I had brekfast today with my brother and his wife at Waffle. Our waitress was a woman named Kate. She was really quite beautiful in a subtle and sleepy way. I had a hard time not staring at her as she took my brother and his wife's orders, something I rarely do... stare I mean. I was captured by her though... there was a familiarity there that made me feel connected to her, and no I am not a stalker... just a man with a poet's heart. When it came to my order, our eyes met.
--- (Let me first say that I never look into anyone's eyes. Never. Because if I were to do so, then they'd be looking into mine, and I don't feel comfortable being seen. No that isn't just because of my low self- esteem, (which says "I don't think... I know I'm unattractive"). It is also because I live in a universe of shame and self-contempt. The less I am seen, the closer I am to not existing at all. If I don't exist, I can't be hurt.)
Anyway our eyes met and instead of quickly looking away, I looked deeply at her. I saw her pupils dilate a little. I held that connection through my entire order.
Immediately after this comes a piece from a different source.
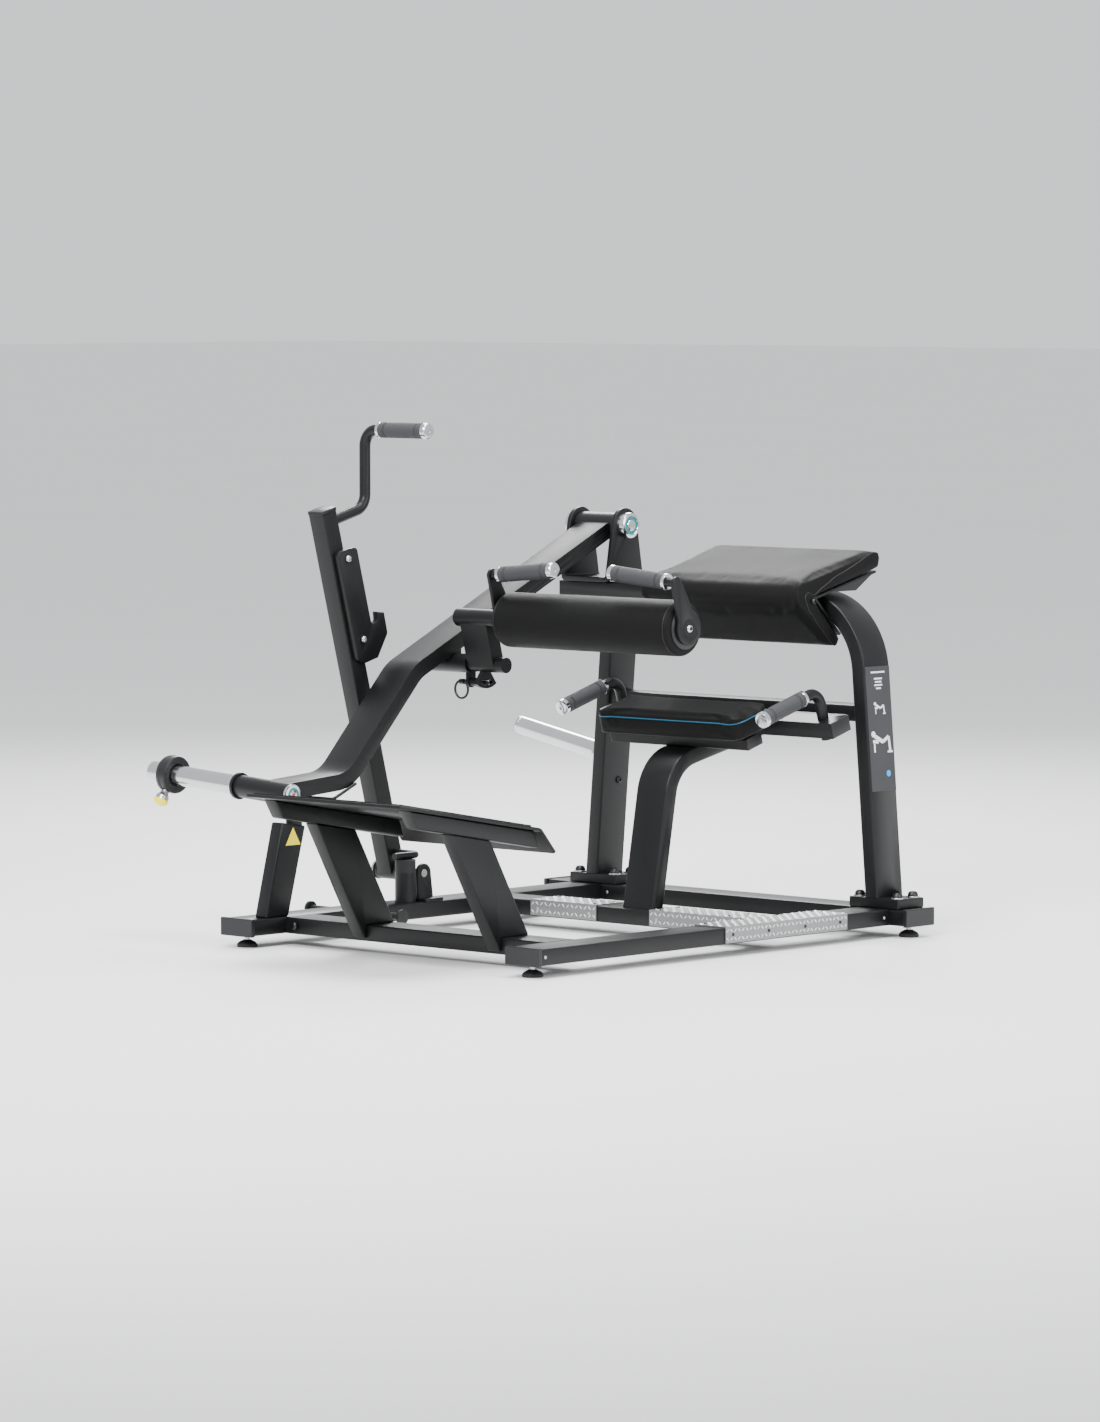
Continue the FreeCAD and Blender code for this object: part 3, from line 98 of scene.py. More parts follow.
def outward_x(tilt):
    """Direction that leaves the far side of the machine and rises by tilt degrees."""
    return Vector((-math.cos(math.radians(tilt)), 0, math.sin(math.radians(tilt))))


HORN_AXIS = outward_x(3.8)
SEAT_FRONT = (955.0, 548.0)
SEAT_TILT = 16.5
SEAT_HALF_DEPTH = 73.0
RACK_LEAN = math.radians(15)
CAP_LENGTH = 14.0
SEAT_UP = Vector((0, -math.sin(math.radians(SEAT_TILT)), math.cos(math.radians(SEAT_TILT))))
SEAT_BACKWARDS = Vector((0, SEAT_UP.z, -SEAT_UP.y))


def horn_point(s):
    """Place on the weight tube's middle line, s millimetres from its near end."""
    return at(-544, 140, 373) + HORN_AXIS * (s - 65) * MM


def seat_point(x, u, v):
    return at(x, *slant(SEAT_FRONT, SEAT_TILT, u, v))


# ---------------------------------------------------------------- what a user may change
class HipThrustSizes(bpy.types.PropertyGroup):
    tube_round: FloatProperty(name="Tube corner", description="Radius of the corners of the flat tubes",
                              default=4.5 * MM, unit="LENGTH")
    plate_round: FloatProperty(name="Plate edge", description="Radius of the edges of plates and brackets",
                               default=1.2 * MM, unit="LENGTH")
    pad_voxel: FloatProperty(name="Pad mesh", description="Size of the pad mesh before it swells",
                             default=6 * MM, unit="LENGTH")
    seat_corner: FloatProperty(name="Seat corner", description="Radius of the seat's corners seen from above",
                               default=38 * MM, unit="LENGTH")
    pad_swell: FloatProperty(name="Pad swell", description="Furthest that the cover may swell",
                             default=7 * MM, unit="LENGTH")
    seam_radius: FloatProperty(name="Piping", description="Radius of the piping round the pads",
                               default=1.6 * MM, unit="LENGTH")
    tread_pitch: FloatProperty(name="Tread pitch", description="Spacing of the raised bars on the step plates",
                               default=14 * MM, unit="LENGTH")
    turned_steps: IntProperty(name="Turned steps", description="Faces round a turned piece", default=48, min=12)


class HipThrustColours(bpy.types.PropertyGroup):
    coat: FloatVectorProperty(name="Coat", description="Powder coat of the frame", subtype="COLOR",
                              default=(0.0048, 0.005, 0.0055))
    vinyl: FloatVectorProperty(name="Vinyl", description="Cover of the pads", subtype="COLOR",
                               default=(0.0042, 0.0042, 0.0045))
    piping: FloatVectorProperty(name="Piping", description="Line round the seat pad", subtype="COLOR",
                                default=(0.0, 0.09, 0.17))
    grip: FloatVectorProperty(name="Grip", description="Rubber of the hand grips", subtype="COLOR",
                              default=(0.045, 0.046, 0.05))
    sign: FloatVectorProperty(name="Sign", description="Plain triangle on the rest post", subtype="COLOR",
                              default=(0.85, 0.72, 0.0))


def sizes():
    return bpy.context.scene.hip_thrust_sizes


def colours():
    return bpy.context.scene.hip_thrust_colours


# ---------------------------------------------------------------- shader maths
class Sock:
    """A node's output that adds Math nodes when it takes part in sums."""

    def __init__(self, finish, socket):
        self.finish, self.socket = finish, socket

    def maths(self, operation, *values):
        return self.finish.node("ShaderNodeMath", {"operation": operation}, dict(enumerate(values)))

    def __add__(self, other):
        return self.maths("ADD", self, other)

    def __rsub__(self, other):
        return self.maths("SUBTRACT", other, self)

    def __mul__(self, other):
        return self.maths("MULTIPLY", self, other)

    __radd__, __rmul__ = __add__, __mul__

    def over(self, edge, blur=0.05):
        """0 below edge, 1 above it."""
        return self.finish.node("ShaderNodeMapRange", {"interpolation_type": "SMOOTHSTEP"},
                                {0: self, 1: edge - blur, 2: edge + blur})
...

I felt that familiarity more strongly. I knew I didn't know her but I knew her. I wasn't afraid. Then it was over.
There isn't any magic to report. No happy beginnings or endings. If it were another time or place, an earlier version of me might have said something. This version of me never even considered it. I've seen magic. More than my share. It has never treated me well. And I don't believe in happy endings. I only believe that everything ends. So I guess I believe in endings.
Somewhere tonight, Kate is carrying those green eyes around like jewels or magnets and I thank her for letting me look into them, and yeah... for looking back.